Berwyn resident Ann Filmer said theater is an essential
part of any community, bringing its members together and creating a forum
The lack of theater was one of the first things Filmer noticed when she
moved to Berwyn earlier this year, and she immediately took it upon herself
to remedy the problem.
Filmer got in touch with North Berwyn Park District Executive Director
Joe Vallez, and pitched to him an idea of how to best use the Cultural
Center the Park District recently developed.
“I proposed to him a vision I had for a professional theater company
that would serve the community of Berwyn and many people in this entire
area,” Filmer said. “An arts program and a theater program
is of value to any community and until now, there wasn’t a theater
company right in Berwyn. ... It’s a great benefit to not have to
go into the city of Chicago to see an engaging production, and now (residents)
can see one in their own backyard, and it’s something they can be
proud of, too.”
Vallez liked the idea, and Filmer set to work as artistic director of
the 16th Street Theater — a professional theater company that would
offer full seasons of productions to the community and opportunities for
involvement to its residents.
“It will give people the opportunity to enjoy the value of theater
productions right in their own community,” Vallez said. “In
the (past), if someone wanted to take in a play, they’d have to
go to Forest Park or Oak Park, but now people can stay in their own neighborhood.
People can walk from their homes and get professional theater, and maybe
even recognize a person in the production.”
Filmer said she was specifically drawn to the small, 49-seat theater in
Berwyn — which opened its doors in May — due to the intimate
environment it creates during shows.
“The actors will be right up close to the audience, and with story-telling,
I always find that the most engaging form of theater,” Filmer said.

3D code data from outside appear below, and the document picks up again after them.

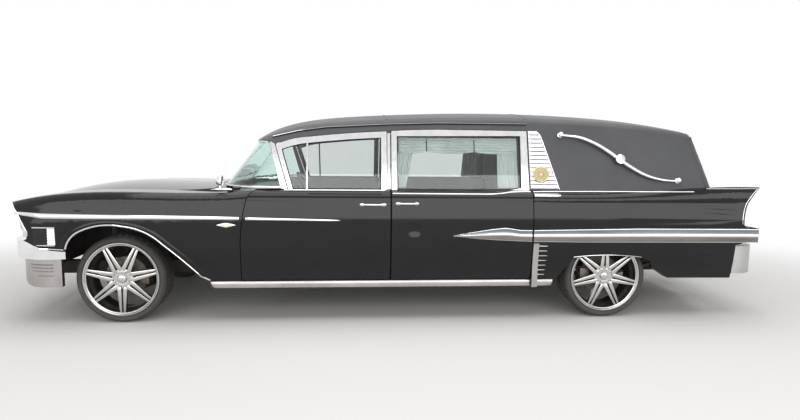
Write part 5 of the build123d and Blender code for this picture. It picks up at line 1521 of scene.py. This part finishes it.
def dash_fittings():
    """Dials under their hood, the bright strip, the radio, the glovebox and the knobs."""
    parts = [slab("hood_over_dials", (1226, -545, 984), (1258, -215, 1052), 11, "dash_paint")]
    for y, radius in ((-470, 21), (-380, 27), (-290, 21)):
        seat = spot(1257, y, 1018)
        needle = [spot(1260, y, 1018), spot(1260, y - radius * 0.5, 1018 + radius * 0.6)]
        parts += [turned("dial", seat, REARWARD, [(0, 0), (radius, 0), (radius, 2), (0, 2)], "dial_white",
                         0.4, 36),
                  turned("dial_rim", seat, REARWARD, [
                      (radius, 0), (radius + 4, 0), (radius + 4, 4), (radius + 1, 6), (radius, 3)],
                         "chrome", steps=36),
                  rod("dial_hand", needle, 1, "dark_recess", resolution=1)]
    for low, high, kind in (((1244, -205, 953), (1253, 610, 963), "chrome"),
                            ((1243, -80, 892), (1252, 80, 944), "chrome"),
                            ((1250, -62, 915), (1254, 62, 938), "dark_recess"),
                            ((1243, 250, 892), (1250, 560, 944), "dash_paint")):
        parts.append(slab("plate", low, high, 2.5, kind))
    for y, z in ((-45, 904), (0, 904), (45, 904), (405, 930), (-180, 930)):
        parts.append(turned("knob", spot(1250, y, z), REARWARD, [(0, 0), (8, 0), (8, 9), (6, 12), (0, 12)],
                            "chrome", 0.6, 18))
    ride(join("dash_fittings", parts), "root", None)


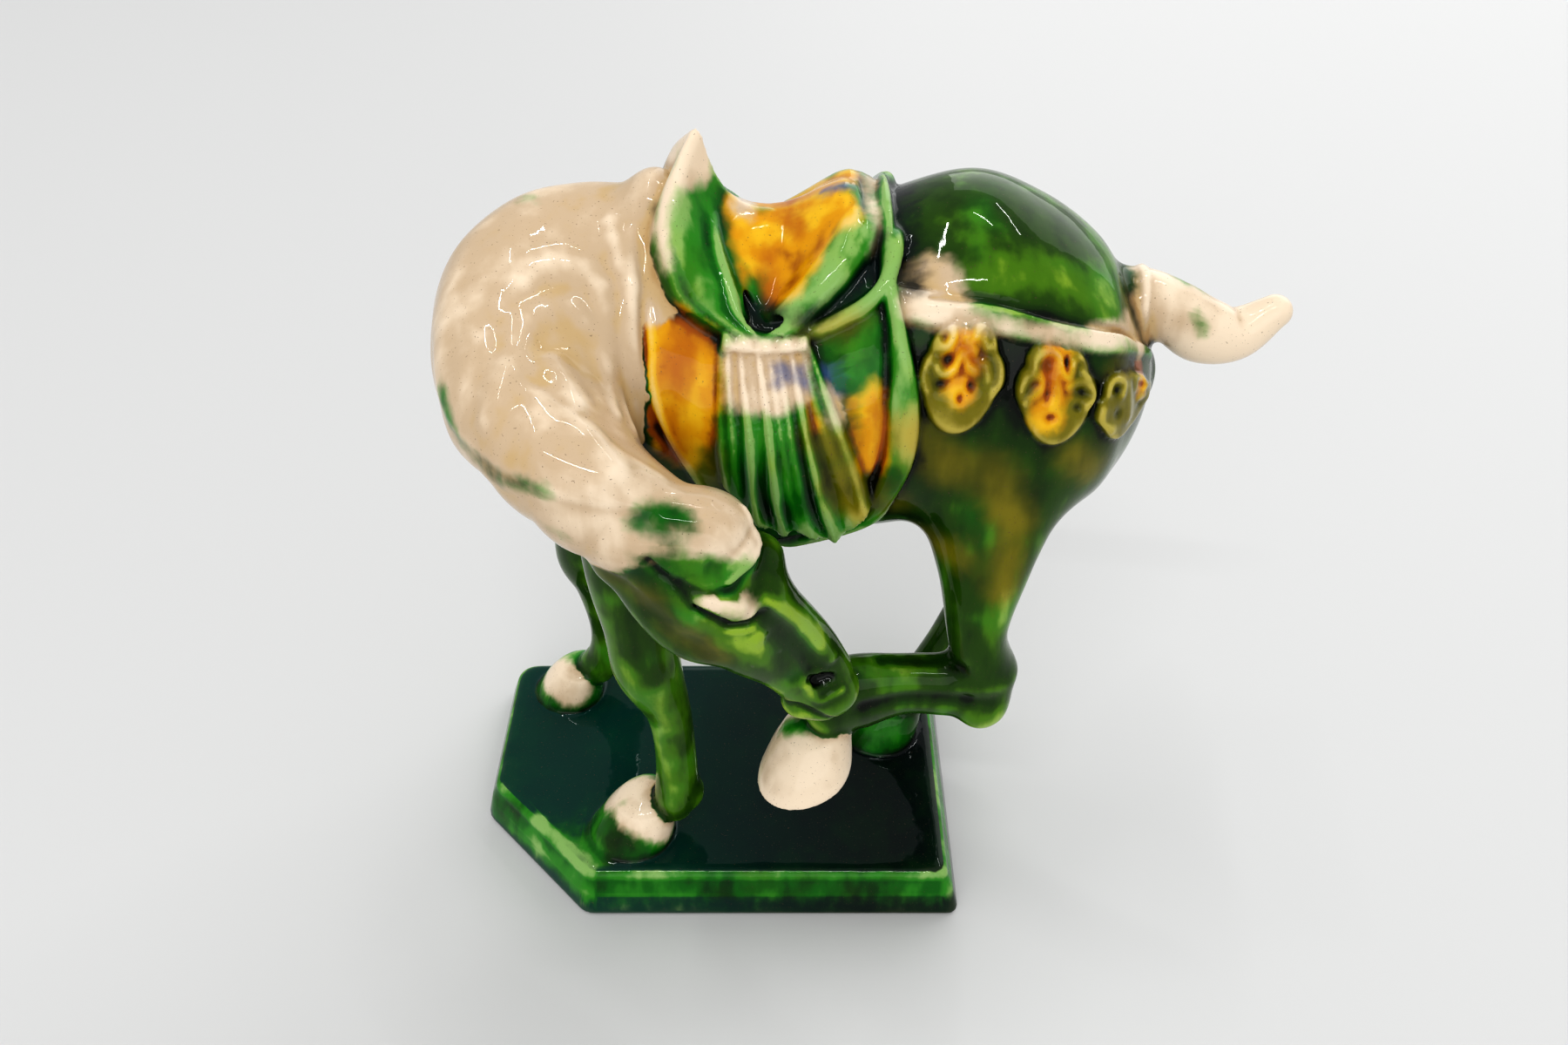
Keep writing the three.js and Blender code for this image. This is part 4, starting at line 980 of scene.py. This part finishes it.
HARNESS_CREAM = [
    ((2.5, -1, 197), (3, -3, 193), 4.2), ((1.5, -4, 194.5), (0.5, -7, 192.5), 3),
    ((-2, -8.5, 191), (-3.5, -12, 186), 1.7), ((-3.5, -12.5, 185), (-2.5, -16.5, 179.5), 1.5),
    ((-10, -2, 187.5), (-5, -3, 190), 5), ((-7.5, -19, 172.5), (-6, -20, 171), 2),
    ((-9.5, -5, 187), (-7, -10, 184), 3),
    ((34.5, 1, 185), (35.5, -8, 184.5), 0.9),
    ((35.5, -8, 184.5), (34.5, -14, 181), 0.7), ((8, 13.5, 179.5), (11, -2, 183), 2.4),
    ((9.5, -25.5, 168), (22.5, -26.5, 169), 1.5), ((10.5, -26, 166), (10.5, -29.5, 160.5), 3),
    ((14, -26.5, 166), (13.5, -30, 160.5), 3.4), ((17, -26.5, 166), (17, -30.5, 160.5), 3.4),
    ((20, -26.5, 166.5), (20.5, -30, 161.5), 3), ((26.5, -29, 161), (28.5, -31.5, 157), 1.6),
    ((45, -18, 178.5), (44, -22, 176), 4.6), ((47.5, -20, 177), (49, -23.5, 175.5), 3.4),
    ((42, -23, 175), (49, -24.5, 173.5), 2.6), ((49.5, -24.5, 174), (57.5, -25.5, 172.5), 1.4),
    ((57.5, -25.5, 172.5), (65.5, -25.5, 171), 1.3), ((65.5, -25.5, 171), (76, -23, 168), 1.6),
    ((76, -22.5, 168.5), (85.5, -13.5, 163), 2.6), ((84, -13.5, 165.5), (87.5, -13.5, 160.5), 2.4),
    ((88, -7, 166.5), (90, -7.5, 160), 2),
]
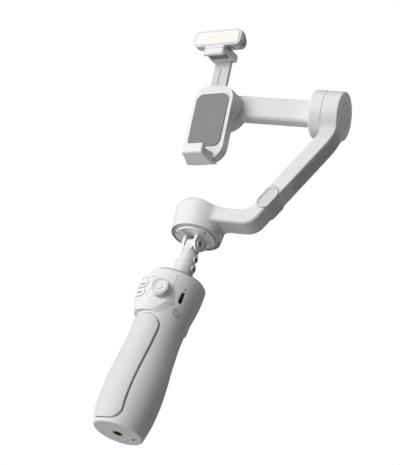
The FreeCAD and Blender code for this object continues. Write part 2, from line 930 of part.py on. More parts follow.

“When it’s right up close, you can look the actor in the eyes.
Theater to me is always about the relationship between the performers
on stage and the audience — it’s not a passive experience,
it’s a shared experience.”
The first season of the theater company will kick-off in April and offer
three shows: “The Ascension of Carlotta” in April, “Aiming
for Sainthood” in July and “Kita y Fernanda.” Each show
will run for at least four weeks with performances Thursday through Sunday,
Filmer said. Single tickets will cost $16, and year subscriptions will
cost about $45, Filmer said.
Having previously worked as the producing director of Chicago Dramatists
and the associate artistic director of Writers’ Theatre in Glencoe,
Filmer wanted to create a place for Berwyn residents like herself to go
and experience theater in their own hometown.
“Theater is a place where people from various backgrounds come together
and share stories, stories of their own and to learn about other people’s
lives,” Filmer said.
“Theater doesn’t happen just in the two hours you’re
seeing the performance, but afterward when we come together to discuss
what we have seen and what we got out of the experience. ... I think having
a place where the community can come together and witness and debate and
discuss art is a benefit for any culture.”